Apesar de tudo, a indústria parece estar a embarcar numa fase da beleza real. Para além da muito falada edição tripla da Elle francesa - cuja publicação atingiu um nervo na sociedade, que já vem reclamando há muito uma maior preocupação nos media por mostrarem fotografias reais –, outras publicações parecem estar a dar passos nessa direcção. A revista “Life & Style” decidiu recentemente colocar um selo na sua capa com a fotografia de Kim Kardashian (pertencente ao jet set de Hollywood e estrela do reality show sobre o dia-a-dia da sua família “Keeping Up with the Kardashians”, que passa no Canal E!) assegurando que a imagem é “cem por cento natural”. Não retocada, portanto. A “People” também publicou este mês o ranking dos “100 mais Bonitos”, publicitando fotografias de onze celebridades que usaram “nada mais do que loção hidratante”.

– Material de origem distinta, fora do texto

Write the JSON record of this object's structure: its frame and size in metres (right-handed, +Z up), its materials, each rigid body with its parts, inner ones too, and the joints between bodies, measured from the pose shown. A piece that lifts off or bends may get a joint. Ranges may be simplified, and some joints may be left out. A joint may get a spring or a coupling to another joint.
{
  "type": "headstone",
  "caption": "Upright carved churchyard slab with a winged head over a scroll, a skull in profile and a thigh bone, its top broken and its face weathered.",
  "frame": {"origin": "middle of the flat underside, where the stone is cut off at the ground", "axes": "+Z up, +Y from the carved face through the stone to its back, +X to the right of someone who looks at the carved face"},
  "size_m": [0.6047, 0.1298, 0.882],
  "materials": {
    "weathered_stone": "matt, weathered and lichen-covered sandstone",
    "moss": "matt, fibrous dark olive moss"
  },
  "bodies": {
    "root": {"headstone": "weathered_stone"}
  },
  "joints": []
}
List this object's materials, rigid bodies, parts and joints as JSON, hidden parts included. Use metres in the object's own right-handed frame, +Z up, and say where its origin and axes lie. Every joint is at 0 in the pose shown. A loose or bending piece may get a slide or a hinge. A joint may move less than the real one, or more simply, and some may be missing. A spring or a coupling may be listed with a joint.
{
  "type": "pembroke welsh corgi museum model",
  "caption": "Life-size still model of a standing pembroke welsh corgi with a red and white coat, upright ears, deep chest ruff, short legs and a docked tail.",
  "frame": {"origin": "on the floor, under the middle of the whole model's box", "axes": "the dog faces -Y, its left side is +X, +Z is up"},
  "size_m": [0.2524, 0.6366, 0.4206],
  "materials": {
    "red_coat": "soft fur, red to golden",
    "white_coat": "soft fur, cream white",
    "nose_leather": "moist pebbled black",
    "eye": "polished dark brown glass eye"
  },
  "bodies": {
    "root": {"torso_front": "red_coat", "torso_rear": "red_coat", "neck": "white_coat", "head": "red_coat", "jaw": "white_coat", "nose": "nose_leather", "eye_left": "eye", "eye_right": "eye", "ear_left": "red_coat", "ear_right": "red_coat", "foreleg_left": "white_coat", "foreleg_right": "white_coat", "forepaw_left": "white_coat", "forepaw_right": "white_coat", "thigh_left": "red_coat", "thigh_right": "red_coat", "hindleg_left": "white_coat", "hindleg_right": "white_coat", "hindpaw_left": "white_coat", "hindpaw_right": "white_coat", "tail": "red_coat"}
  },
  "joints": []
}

Até a implacável editora da Vogue, Anna Wintour, conhecida pelo seu rigoroso sentido de estética, admitiu recentemente em entrevista o programa “60 Minutos” que uma das imagens mais belas que já publicou na sua revista foi tirada pelo fotógrafo Irving Penn a uma mulher obesa, completamente nua, que ilustrava um artigo sobre os perigos da obesidade.